In the case of Vodafone Group Plc v Vodacom Group (Pty) Ltd (2009) ZACT 20, the competition commission issued a merger certificate unconditionally approving the merger between Vodafone Group Plc and Vodacom Group (Pty) Ltd. The acquiring firm was Vodafone Group Plc, a company incorporated in accordance with the laws of England and Wales. Vodafone is a publicly listed company on the London Stock Exchange and Vodacom a depository shares are listed on the New York Stock Exchange. Vodafone is a listed company and it is therefore not controlled directly or indirectly by any third party. The primary firm was the Vodacom Group (Pty) Ltd. The commission analysed the vertical effects of the merger. According to the commission in 2004 Vodafone entered into strategic alliance with Vodacom which gives Vodacom access to Vodafone’s global research and development, buying power, products, services and content, including retail roaming products and branding arrangements. With regard to the aforementioned arrangements the parties submitted that very little is likely to change as a result of the merger as Vodafone will continue to use Vodacom’s network after the merger.
The Vodafone case supra makes an interesting read and readers are urged to read the full judgment of the case regarding mergers and acquisitions.

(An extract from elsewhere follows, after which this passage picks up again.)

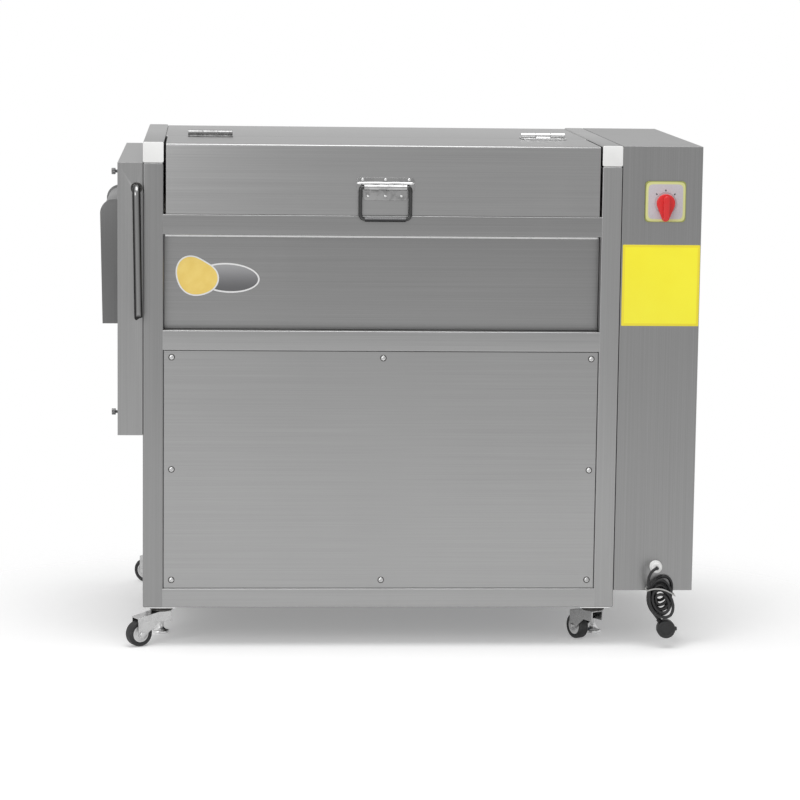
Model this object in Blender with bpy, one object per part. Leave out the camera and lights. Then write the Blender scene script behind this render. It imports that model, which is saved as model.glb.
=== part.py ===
"""A brush-roller machine that washes and peels potatoes, standing on levelling feet beside its casters.

Everything is in metres. While it is built, x runs right from the outer faces of the left posts, y runs
back from the front face of the frame, and z runs up from the underside of the frame. At the end an empty
carries the whole machine, so that the middle of its footprint on the floor is the world's origin.
"""

import math

import bmesh
import bpy
import numpy as np
from mathutils import Matrix, Vector

for old in list(bpy.data.objects):
    bpy.data.objects.remove(old, do_unlink=True)

# Sizes that the whole machine follows
frame_length = 0.934
frame_depth = 0.653
frame_height = 0.917
tube = 0.040
tube_wall = 0.002
tube_corner = 0.003
ride_height = 0.080
sheet = 0.0015
gap = 0.0003
overrun = 0.004
quarter = math.pi / 2

floor = -ride_height
middle_y = frame_depth / 2
post_top = frame_height - tube - gap
inner_left = tube + gap
inner_right = frame_length - tube - gap
inner_front = tube + gap
inner_back = frame_depth - tube - gap


def material(name, colour, roughness, metallic):
    """A plain finish of one colour."""
    finish = bpy.data.materials.new(name)
    finish.use_nodes = True
    shader = finish.node_tree.nodes["Principled BSDF"]
    shader.inputs["Base Color"].default_value = (*colour, 1)
    shader.inputs["Roughness"].default_value = roughness
    shader.inputs["Metallic"].default_value = metallic
    finish.diffuse_color = (*colour, 1)
    return finish


def add(name, mesh, finish):
    """An object of this mesh, linked to the scene."""
    mesh.materials.append(finish)
    piece = bpy.data.objects.new(name, mesh)
    bpy.context.scene.collection.objects.link(piece)
    return piece


def mesh_of(name, points, faces):
    """A closed mesh of these points and faces, with its faces turned outwards."""
    mesh = bpy.data.meshes.new(name)
    mesh.from_pydata([tuple(point) for point in points], [], faces)
    work = bmesh.new()
    work.from_mesh(mesh)
    bmesh.ops.recalc_face_normals(work, faces=work.faces)
    work.to_mesh(mesh)
    work.free()
    return mesh


def rounded(piece, angle=math.radians(35)):
    """Smooth shading, with the edges sharper than the angle kept."""
    piece.data.shade_smooth()
    piece.data.set_sharp_from_angle(angle=angle)
    return piece


def placed(axis, along, across, up):
    """A point from its place along an axis and its two places across it."""
    return {"X": (along, across, up), "Y": (across, along, up), "Z": (across, up, along)}[axis]


def prism(name, outline, axis, start, end, finish):
    """An outline carried straight along an axis. It holds (y, z) for X, (x, z) for Y and (x, y) for Z."""
    count = len(outline)
    points = [placed(axis, along, a, b) for along in (start, end) for a, b in outline]
    faces = [tuple(range(count)), tuple(range(count, 2 * count))]
    faces += [(i, (i + 1) % count, (i + 1) % count + count, i + count) for i in range(count)]
    return add(name, mesh_of(name, points, faces), finish)


def rectangle(a_low, a_high, b_low, b_high):
    return [(a_low, b_low), (a_high, b_low), (a_high, b_high), (a_low, b_high)]


def block(name, low, high, finish):
    """A plain block between two corners."""
    return prism(name, rectangle(low[0], high[0], low[1], high[1]), "Z", low[2], high[2], finish)


def arc(centre, radius, first, last, steps):
    """Points on an arc, between two angles in radians."""
    turns = [first + (last - first) * step / steps for step in range(steps + 1)]
    return [(centre[0] + radius * math.cos(t), centre[1] + radius * math.sin(t)) for t in turns]


def round_rectangle(a_low, a_high, b_low, b_high, radius, steps=3):
    """A rectangle with round corners."""
    corners = (
        (a_high - radius, b_low + radius, -quarter),
        (a_high - radius, b_high - radius, 0),
        (a_low + radius, b_high - radius, quarter),
        (a_low + radius, b_low + radius, 2 * quarter),
    )
    return [p for a, b, first in corners for p in arc((a, b), radius, first, first + quarter, steps)]


def rings(name, loops, finish, closed=False):
    """Loops of as many points each, joined in order. A closed run of loops leaves a bore."""
    count = len(loops[0])
    points = [point for loop in loops for point in loop]
    last = len(loops) if closed else len(loops) - 1
    faces = []
    for row in range(last):
        here, there = row * count, (row + 1) % len(loops) * count
        for i in range(count):
            j = (i + 1) % count
            faces.append((here + i, here + j, there + j, there + i))
    if not closed:
        faces += [tuple(range(count)), tuple(range((len(loops) - 1) * count, len(loops) * count))]
    return rounded(add(name, mesh_of(name, points, faces), finish))


def hole_for(radius, sides):
    """The corner radius of a hole with this many sides, so that its flats keep a round shaft's radius."""
    return radius / math.cos(math.pi / sides)


def turned(name, profile, axis, centre, sides, finish, closed=False):
    """A profile of (radius, place along the axis) turned about a line along the axis through the centre."""
    turns = [2 * math.pi * (side + 0.5) / sides for side in range(sides)]
    loops = [
        [placed(axis, along, centre[0] + r * math.cos(t), centre[1] + r * math.sin(t)) for t in turns]
        for r, along in profile
    ]
    return rings(name, loops, finish, closed)


def helper(piece):
    """A cutter or a shape that another piece takes in, which isn't a piece by itself."""
    piece.hide_render = True
    piece.display_type = "WIRE"
    return piece


def combine(piece, other, operation):
    change = piece.modifiers.new(operation.lower(), "BOOLEAN")
    change.operation = operation
    change.solver = "EXACT"
    change.object = helper(other)
    other.parent = piece
    return piece


def cut(piece, cutter):
    return combine(piece, cutter, "DIFFERENCE")


def fuse(piece, other):
    return combine(piece, other, "UNION")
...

It might seem that the disadvantages to a merger process outweighs the advantages. The employment relations aspect is most effected by a merger process. Employers should be careful when conducting a merging exercise as this could have detrimental effects on its employees including the targeted business. Companies should also become acquainted with the new law as set out above and set aside funds for legal fees, when the need arises, to fight future battles relating to the merger.